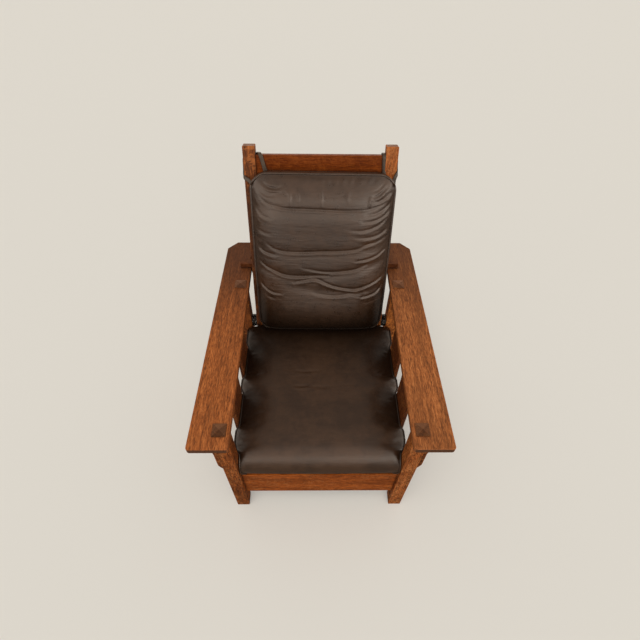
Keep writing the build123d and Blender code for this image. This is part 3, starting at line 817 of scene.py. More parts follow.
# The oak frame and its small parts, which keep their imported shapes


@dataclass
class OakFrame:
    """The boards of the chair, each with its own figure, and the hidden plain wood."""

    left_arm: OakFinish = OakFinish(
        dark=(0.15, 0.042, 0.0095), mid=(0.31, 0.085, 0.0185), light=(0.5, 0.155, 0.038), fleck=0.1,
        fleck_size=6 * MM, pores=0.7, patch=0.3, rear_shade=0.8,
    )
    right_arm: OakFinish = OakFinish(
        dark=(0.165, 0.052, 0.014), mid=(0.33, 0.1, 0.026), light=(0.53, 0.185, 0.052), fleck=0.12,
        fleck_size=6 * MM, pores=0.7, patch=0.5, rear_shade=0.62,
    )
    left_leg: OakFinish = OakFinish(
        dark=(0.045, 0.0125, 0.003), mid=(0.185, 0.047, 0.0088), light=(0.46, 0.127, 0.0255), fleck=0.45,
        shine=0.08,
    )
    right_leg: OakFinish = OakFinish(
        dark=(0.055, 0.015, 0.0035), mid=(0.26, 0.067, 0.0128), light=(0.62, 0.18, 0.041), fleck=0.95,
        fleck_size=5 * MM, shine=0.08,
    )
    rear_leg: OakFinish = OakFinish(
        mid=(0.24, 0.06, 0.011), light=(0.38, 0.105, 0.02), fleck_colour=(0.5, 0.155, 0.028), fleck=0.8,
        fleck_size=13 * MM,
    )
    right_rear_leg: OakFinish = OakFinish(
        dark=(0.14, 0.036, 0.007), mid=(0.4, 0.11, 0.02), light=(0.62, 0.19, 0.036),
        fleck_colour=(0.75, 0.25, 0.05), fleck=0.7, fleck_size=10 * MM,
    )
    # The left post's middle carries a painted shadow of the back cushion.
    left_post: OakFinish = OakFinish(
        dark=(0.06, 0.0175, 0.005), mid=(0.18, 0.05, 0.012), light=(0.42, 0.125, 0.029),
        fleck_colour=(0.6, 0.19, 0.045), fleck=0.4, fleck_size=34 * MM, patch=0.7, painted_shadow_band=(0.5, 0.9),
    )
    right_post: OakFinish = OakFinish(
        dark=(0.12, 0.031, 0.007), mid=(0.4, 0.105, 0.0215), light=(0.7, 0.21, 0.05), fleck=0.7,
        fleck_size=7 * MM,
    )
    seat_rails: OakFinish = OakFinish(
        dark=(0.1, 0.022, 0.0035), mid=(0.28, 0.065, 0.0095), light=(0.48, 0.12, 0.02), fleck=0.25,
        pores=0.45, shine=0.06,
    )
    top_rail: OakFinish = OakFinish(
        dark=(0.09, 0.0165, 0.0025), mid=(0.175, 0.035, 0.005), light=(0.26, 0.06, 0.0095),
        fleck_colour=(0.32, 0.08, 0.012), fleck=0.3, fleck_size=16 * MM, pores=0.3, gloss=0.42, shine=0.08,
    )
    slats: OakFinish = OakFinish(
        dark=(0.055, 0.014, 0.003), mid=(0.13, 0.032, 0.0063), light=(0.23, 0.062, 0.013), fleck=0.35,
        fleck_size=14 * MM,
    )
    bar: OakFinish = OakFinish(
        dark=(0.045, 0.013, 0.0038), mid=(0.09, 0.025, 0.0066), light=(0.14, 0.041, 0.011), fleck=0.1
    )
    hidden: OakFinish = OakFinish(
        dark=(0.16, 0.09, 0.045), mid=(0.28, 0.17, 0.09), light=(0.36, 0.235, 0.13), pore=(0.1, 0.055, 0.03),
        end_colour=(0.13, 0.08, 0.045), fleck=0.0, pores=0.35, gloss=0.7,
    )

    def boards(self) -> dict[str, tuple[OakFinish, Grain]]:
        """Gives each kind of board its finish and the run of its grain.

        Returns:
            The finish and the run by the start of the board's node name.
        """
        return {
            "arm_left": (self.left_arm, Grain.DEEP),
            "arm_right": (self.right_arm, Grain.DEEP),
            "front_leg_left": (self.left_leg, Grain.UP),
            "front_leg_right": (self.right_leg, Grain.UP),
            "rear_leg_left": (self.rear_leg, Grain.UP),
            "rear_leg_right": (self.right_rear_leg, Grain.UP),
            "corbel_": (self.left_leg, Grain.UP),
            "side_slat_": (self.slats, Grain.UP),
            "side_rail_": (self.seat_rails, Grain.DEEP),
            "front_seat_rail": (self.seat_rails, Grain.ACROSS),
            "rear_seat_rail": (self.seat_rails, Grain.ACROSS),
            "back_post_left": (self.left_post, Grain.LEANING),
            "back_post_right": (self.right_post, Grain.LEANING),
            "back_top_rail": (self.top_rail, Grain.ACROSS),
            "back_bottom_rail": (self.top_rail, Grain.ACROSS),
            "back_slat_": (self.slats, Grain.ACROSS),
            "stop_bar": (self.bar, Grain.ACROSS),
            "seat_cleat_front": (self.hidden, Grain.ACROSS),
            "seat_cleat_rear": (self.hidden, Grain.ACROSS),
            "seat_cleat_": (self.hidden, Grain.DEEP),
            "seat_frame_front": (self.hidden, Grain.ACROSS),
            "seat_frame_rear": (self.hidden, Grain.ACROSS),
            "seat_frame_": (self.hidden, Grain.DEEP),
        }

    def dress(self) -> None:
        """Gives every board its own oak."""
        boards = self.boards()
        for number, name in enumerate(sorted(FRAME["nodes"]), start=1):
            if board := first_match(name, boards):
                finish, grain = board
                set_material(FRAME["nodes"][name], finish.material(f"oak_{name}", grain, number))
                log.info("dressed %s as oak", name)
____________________
**Written exercise:** Your task is to quote the lines above, beginning with the first and ending with the one that holds "boards of the".

**Reply:**
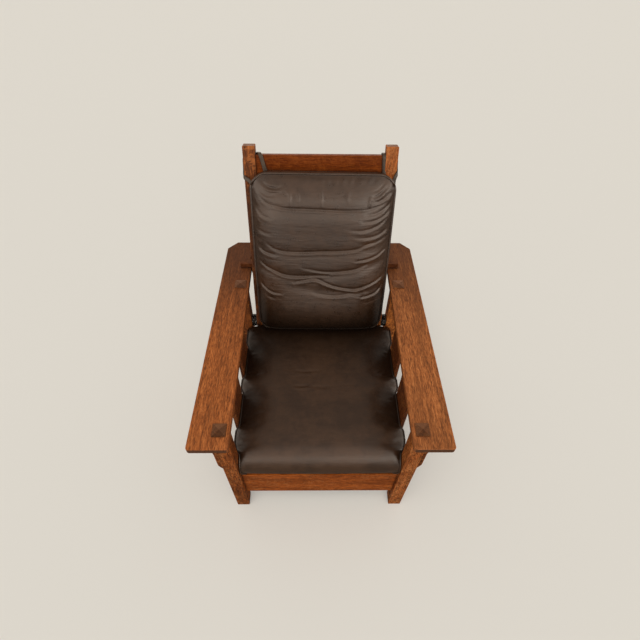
Keep writing the build123d and Blender code for this image. This is part 3, starting at line 817 of scene.py. More parts follow.
# The oak frame and its small parts, which keep their imported shapes


@dataclass
class OakFrame:
    """The boards of the chair, each with its own figure, and the hidden plain wood."""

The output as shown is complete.